Teruntuk kampung halamanku,
Alhamdulillah. Aku buka surat ini dengan ucapan pujian kepada Allah, karena Ia senantiasa memberikan rahmat-Nya. Termasuk kekuatan dan keberanian kepadaku menulis sepucuk surat ini.
Sebuah surat yang mungkin lebih pas dianggap sebagai curahan hati. Yang isinya adalah sesuatu yang belum engkau tahu. Aku tidak berharap banyak dari terkirimnya surat ini kepadamu. Selain hanya ingin berbagi hati.
Masih lekat di ingatan, ketika aku membuat jarak darimu. Engkau bebankan banyak harapan di pundakku. Aku yang masih tidak terlalu mengerti arti beban itu, spontan saja menerimanya.
Lantas aku melangkah dan pergi.
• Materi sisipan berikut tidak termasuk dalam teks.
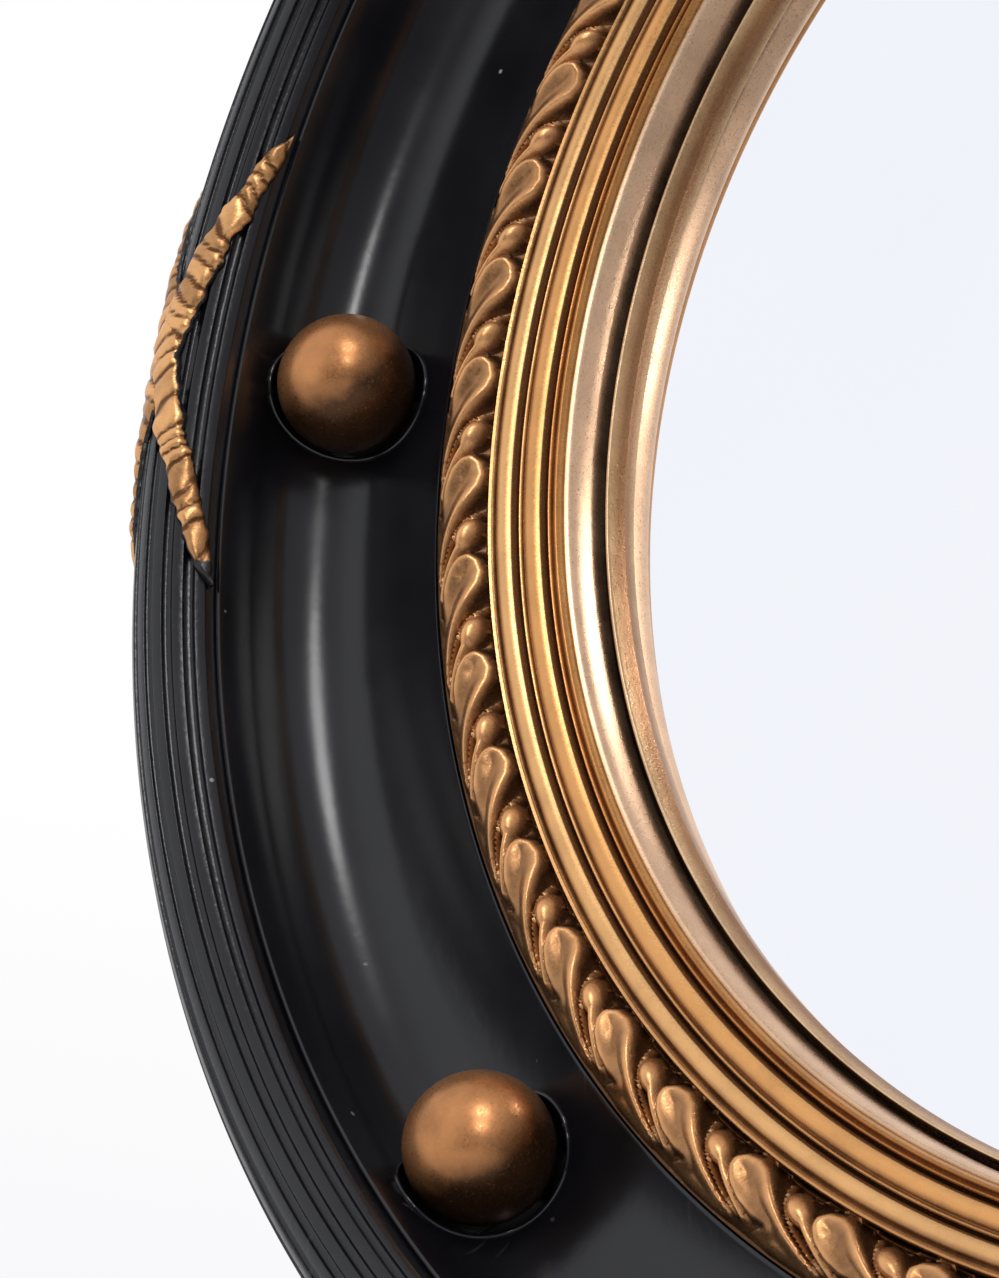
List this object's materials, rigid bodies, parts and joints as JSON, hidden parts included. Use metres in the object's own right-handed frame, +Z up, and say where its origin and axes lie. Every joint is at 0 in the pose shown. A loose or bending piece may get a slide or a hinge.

Semakin lama semakin menjauh. Hingga engkau tak terlihat lagi. Dan aku pun tak terlihat oleh engkau.
Saat itu aku yakin, doamu selalu bersamaku.
Kumulai menjalani hari yang baru. Hari yang penuh semangat dan mimpi. Seorang anak daerah dengan bekal seadanya, mengundi nasib di ibu kota.
Aku tidak sendiri. Aku menemukan teman-teman baru yang punya mimpi yang sama. Sama-sama berproses dan berjuang. Saling mendukung. Meski ada saja di antara kami yang berselisih hingga berujung perpisahan.
Ketahuilah wahai engkau kampung halamanku. Kupikir mudah saja menjalani hidup jauh denganmu. Baru beberapa purnama saja, rasanya aku ingin kembali kepadamu. Tapi rasanya aku malu.
Aku takut jika aku kembali dalam keadaan yang sama, engkau akan berpikir bahwa doa-doamu tak cukup ampuh. Dan aku hanya akan dianggap sebagai pecundang.
Maka yang aku lakukan hanyalah menghubungimu meminta doa. Tapi sebenarnya itu hanyalah bungkus dari ketidakmampuanku berkeluh kesah.